Now, there’s a potential pitfall in this advice, implicit in Gail’s question: it’s not the case that each of us will have some “polestar” that, when we indulge it obsessively, will produce something wonderful.
It would be nice if this were the case but it isn’t - there’s the issue of talent.
But: we do all of the hard work we do to find out - to find out what happens when we indulge joyfully, intensely, in the work of finding out how we do it, and then get after it, with all our heart.

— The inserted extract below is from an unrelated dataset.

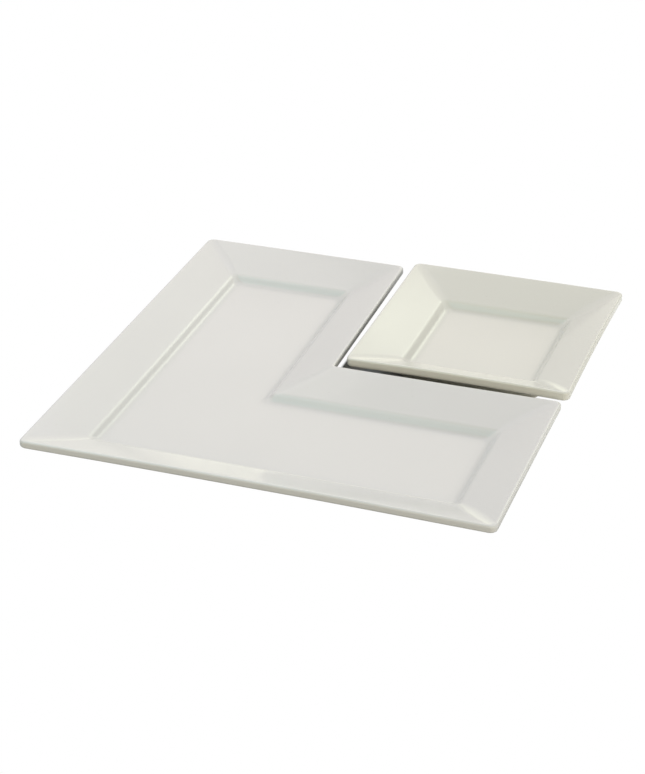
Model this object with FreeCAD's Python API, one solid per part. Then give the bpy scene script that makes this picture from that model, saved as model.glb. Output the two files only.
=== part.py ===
import FreeCAD, Part
import os

# Chip and dip server: an L-shaped platter and a square dish that nests in the platter's notch.
# Each is one solid porcelain casting with a sloped rim, a small step down to a flat well, and a foot
# ring under it. Millimetres. +X runs along the platter's front side, +Y towards the notch's rear side,
# +Z up. The origin is on the table, under the middle of the square that the two pieces make together.

# ---- platter ----
PLATTER_SIDE = 330.0        # each long outer side of the L
ARM_WIDTH = 164.5           # across each arm, outer side to notch side
PLATTER_RIM_RUN = 34.0      # plan width of the sloped rim along the outer sides
NOTCH_RIM_RUN = 33.5        # plan width of the sloped rim along the notch
PLATTER_RIM_DROP = 11.5     # height lost down the sloped rim
PLATTER_STEP_DROP = 4.8     # height of the step at the rim's foot
PLATTER_FLOOR = 4.5         # thickness of the well's floor
PLATTER_FOOT_RISE = 2.5     # how far the foot ring lifts the floor off the table
PLATTER_LIP = 5.8           # height of the rim's outer edge face
PLATTER_LIP_ROUND = 1.6     # rounding of the lip's upper edge

# ---- dish ----
DISH_GAP = 6.0              # clearance between the dish and each side of the notch
DISH_OVERHANG = 2.0         # how far the dish stands out past the ends of the platter's arms
DISH_RISE = 3.5             # how far the dish's rim stands above the platter's
DISH_RIM_RUN = 31.0
DISH_RIM_DROP = 13.0
DISH_STEP_DROP = 5.0
DISH_FLOOR = 5.0
DISH_LIP = 6.8
DISH_LIP_ROUND = 1.2

# ---- details that both pieces share ----
STEP_RUN = 5.0              # plan width of the step's sloping wall
OUTER_CORNER = 4.5          # plan radius of the rim's outer corners
NOTCH_CORNER = 2.0          # plan radius of the rim's one inward corner, deep in the notch
BREAK_CORNER = 5.0          # plan radius where the rim breaks into the step
FLOOR_CORNER = 5.0          # plan radius of the well floor's corners
LIP_UNDER_ROUND = 2.0
BREAK_ROUND = 9.0           # rounding over the edge between the rim and the step
FLOOR_ROUND = 8.5           # hollow rounding where the step meets the floor
FOOT_SETBACK = 2.0          # from the rim's break edge out to the foot ring's outer face
FOOT_WIDTH = 5.5            # width of the foot ring where it meets the body
FOOT_TAPER = 0.8            # how far each face of the foot ring leans in on its way down
FOOT_CORNER = 5.0
FOOT_ROUND = 1.2            # rounding of the foot ring's edges
RECESS_ROUND = 1.5          # hollow rounding inside the foot ring

# ---- sizes that follow from the ones above ----
PLATTER_HEIGHT = PLATTER_RIM_DROP + PLATTER_STEP_DROP + PLATTER_FLOOR + PLATTER_FOOT_RISE
DISH_HEIGHT = PLATTER_HEIGHT + DISH_RISE
DISH_FOOT_RISE = DISH_HEIGHT - DISH_RIM_DROP - DISH_STEP_DROP - DISH_FLOOR
DISH_START = ARM_WIDTH + DISH_GAP
SET_SIDE = PLATTER_SIDE + DISH_OVERHANG
DISH_SIDE = SET_SIDE - DISH_START

LEVEL_TOLERANCE = 1e-4


def inset(corners, distances):
    """Move each side of a right-angled, anticlockwise outline inwards by its own distance."""
    count = len(corners)
    moved = []
    for i in range(count):
        x, y = corners[i]
        for side in (i - 1, i):
            start = corners[side % count]
            end = corners[(side + 1) % count]
            length = abs(end[0] - start[0]) + abs(end[1] - start[1])
            x -= distances[side % count] * (end[1] - start[1]) / length
            y += distances[side % count] * (end[0] - start[0]) / length
        moved.append((x, y))
    return moved


def rounded_wire(corners, radius, notch_radius, z):
    """A level outline with quarter circles for corners. The one that turns inwards has its own radius."""
    count = len(corners)
    points = [FreeCAD.Vector(x, y, z) for x, y in corners]
    arcs = []
    for i in range(count):
        before = (points[i] - points[i - 1]).normalize()
        after = (points[(i + 1) % count] - points[i]).normalize()
        size = radius if before.cross(after).z > 0 else notch_radius
        start = points[i] - before * size
        end = points[i] + after * size
        centre = start + after * size
        middle = centre + (points[i] - centre).normalize() * size
        arcs.append((start, middle, end))
    edges = []
    for i in range(count):
        start, middle, end = arcs[i]
        next_start = arcs[(i + 1) % count][0]
        edges.append(Part.Arc(start, middle, end).toShape())
        edges.append(Part.LineSegment(end, next_start).toShape())
    return Part.Wire(edges)


def edges_at(shape, z):
    """The edges that lie level at height z."""
    return [e for e in shape.Edges if all(abs(v.Z - z) < LEVEL_TOLERANCE for v in e.Vertexes)]


def tray(corners, rim_runs, height, rim_drop, step_drop, foot_rise, lip, lip_round):
    """One casting: rim, step, flat well and foot ring, following the outline in corners."""

    def ring(extra, share, radius, z, notch_radius=None):
        distances = [share * run + extra for run in rim_runs]
        return rounded_wire(inset(corners, distances), radius, notch_radius or radius, z)

    break_z = height - rim_drop
    floor_z = break_z - step_drop
    underside_z = height - lip
    foot_share = 1.0 - FOOT_SETBACK / max(rim_runs)
    foot_z = underside_z - rim_drop * foot_share

    body = Part.makeLoft([
        ring(STEP_RUN, 1, FLOOR_CORNER, floor_z),
        ring(0, 1, BREAK_CORNER, break_z),
        ring(0, 0, OUTER_CORNER, height, NOTCH_CORNER),
        ring(0, 0, OUTER_CORNER, underside_z, NOTCH_CORNER),
        ring(-FOOT_SETBACK, 1, FOOT_CORNER, foot_z),
        ring(FOOT_TAPER - FOOT_SETBACK, 1, FOOT_CORNER, 0),
    ], True, True)
    recess = Part.makeLoft([
        ring(FOOT_WIDTH - FOOT_TAPER - FOOT_SETBACK, 1, FOOT_CORNER, 0),
        ring(FOOT_WIDTH - FOOT_SETBACK, 1, FOOT_CORNER, foot_rise),
    ], True, True)
    body = body.cut(recess)
    for z, radius in (
        (floor_z, FLOOR_ROUND),
        (break_z, BREAK_ROUND),
        (foot_rise, RECESS_ROUND),
        (0, FOOT_ROUND),
        (underside_z, LIP_UNDER_ROUND),
        (height, lip_round),
    ):
        body = body.makeFillet(radius, edges_at(body, z))
    return body


def centred(corners):
    """Shift an outline from the platter's front left corner to the shared origin."""
    return [(x - SET_SIDE / 2, y - SET_SIDE / 2) for x, y in corners]


def l_platter():
    corners = centred([
        (0, 0), (PLATTER_SIDE, 0), (PLATTER_SIDE, ARM_WIDTH),
        (ARM_WIDTH, ARM_WIDTH), (ARM_WIDTH, PLATTER_SIDE), (0, PLATTER_SIDE),
    ])
    outer = PLATTER_RIM_RUN
    notch = NOTCH_RIM_RUN
    runs = [outer, outer, notch, notch, outer, outer]
    return tray(corners, runs, PLATTER_HEIGHT, PLATTER_RIM_DROP, PLATTER_STEP_DROP,
                PLATTER_FOOT_RISE, PLATTER_LIP, PLATTER_LIP_ROUND)


def dip_dish():
    near = DISH_START
    far = DISH_START + DISH_SIDE
    corners = centred([(near, near), (far, near), (far, far), (near, far)])
    return tray(corners, [DISH_RIM_RUN] * 4, DISH_HEIGHT, DISH_RIM_DROP, DISH_STEP_DROP,
                DISH_FOOT_RISE, DISH_LIP, DISH_LIP_ROUND)


os.makedirs("parts", exist_ok=True)
for name, make in (("l_platter", l_platter), ("dip_dish", dip_dish)):
    shape = make()
    print(name, "valid", shape.isValid(), "solids", len(shape.Solids), "volume cm3",
          round(shape.Volume / 1000, 1), "box", shape.BoundBox)
    shape.exportStep(os.path.join("parts", name + ".step"))
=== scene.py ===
"""Looks of the chip and dip server: glazed porcelain for the L-shaped platter and its nesting dish."""

import math

import bpy
from bpy.props import FloatProperty, FloatVectorProperty, IntProperty, PointerProperty
from mathutils import Matrix, Vector


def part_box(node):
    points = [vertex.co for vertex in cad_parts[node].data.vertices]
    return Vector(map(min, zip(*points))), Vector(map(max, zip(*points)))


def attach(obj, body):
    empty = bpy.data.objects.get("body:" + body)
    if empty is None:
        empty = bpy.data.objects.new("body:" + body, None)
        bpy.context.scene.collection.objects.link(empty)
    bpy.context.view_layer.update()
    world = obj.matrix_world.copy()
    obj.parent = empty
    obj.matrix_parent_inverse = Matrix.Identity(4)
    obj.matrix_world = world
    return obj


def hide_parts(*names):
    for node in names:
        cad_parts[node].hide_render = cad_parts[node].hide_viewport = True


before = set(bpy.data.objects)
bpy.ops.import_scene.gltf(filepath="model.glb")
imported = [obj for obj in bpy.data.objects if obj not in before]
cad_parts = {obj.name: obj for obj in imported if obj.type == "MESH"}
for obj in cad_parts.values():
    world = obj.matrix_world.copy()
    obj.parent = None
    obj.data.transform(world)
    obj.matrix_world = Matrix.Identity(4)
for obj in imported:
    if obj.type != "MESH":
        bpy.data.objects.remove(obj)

bl_info = {
    "name": "Chip and Dip Server",
    "version": (1, 0, 0),
    "blender": (4, 5, 0),
    "location": "View3D > Sidebar > Chip and Dip",
    "description": "Builds a glazed L-shaped platter, its nesting dip dish and a studio to show them in",
    "category": "Object",
}

MM = 0.001

platter_low, platter_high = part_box("l_platter")
dish_low, dish_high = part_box("dip_dish")


# ---------------------------------------------------------------- settings


def length(name, description, default):
    """A size in metres that the sidebar shows with its unit."""
    return FloatProperty(name=name, description=description, default=default, min=0.0,
                         precision=5, subtype="DISTANCE", unit="LENGTH")


def colour(name, description, default):
    """A colour as scene linear red, green and blue."""
    return FloatVectorProperty(name=name, description=description, default=default, size=3,
                               min=0.0, max=1.0, subtype="COLOR")


def share(name, description, default):
    """A number from 0 to 1."""
    return FloatProperty(name=name, description=description, default=default, min=0.0, max=1.0,
                         subtype="FACTOR")


PLATTER_RIM = (34 * MM, 11.5 * MM, 1.6 * MM)    # run and drop of the rim, and the lip's rounding
DISH_RIM = (31 * MM, 13 * MM, 1.2 * MM)


def sharp_height(top, rim):
    """The height of the lip's sharp corner, which its rounding takes down to the top."""
    run, drop, rounding = rim
    slope = drop / (run * math.sqrt(2))
    return top + rounding * (slope + math.hypot(1, slope) - 1)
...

John Cassavetes spoke passionately of the importance of “innermost thoughts” and to me that has something to do with developing one’s “ear” or one’s “voice.” And he spoke about how much work and discipline—and risk—it takes to find and trust that:
“You have to fight every day to stop censoring yourself. And you never have anyone else to blame when you do. What happens to artists is that it’s not that somebody’s standing in their way, it’s that their own selves are standing in their way. The compromise really isn’t how or what you do, the techniques you use, or even the content, but really the compromise is beginning to feel a lack of confidence in your innermost thoughts. And if you don’t put these innermost thoughts on the screen [or on paper] then you are looking down on not only your audience but the people you work with, and that’s what makes so many people working out there unhappy. These innermost thoughts become less and less a part of you and once you lose them then you don’t have anything else… Say what you are. Not what you would like to be. Not what you have to be. Just say what you are. And what you are is good enough. Most people don't know what they want or feel. And for everyone, myself included, it's very difficult to say what you mean when what you mean is painful. The most difficult thing in the world is to reveal yourself, to express what you have to... As an artist, I feel that we must try many things - but above all, we must dare to fail. You must have the courage to be bad - to be willing to risk everything to really express it all.”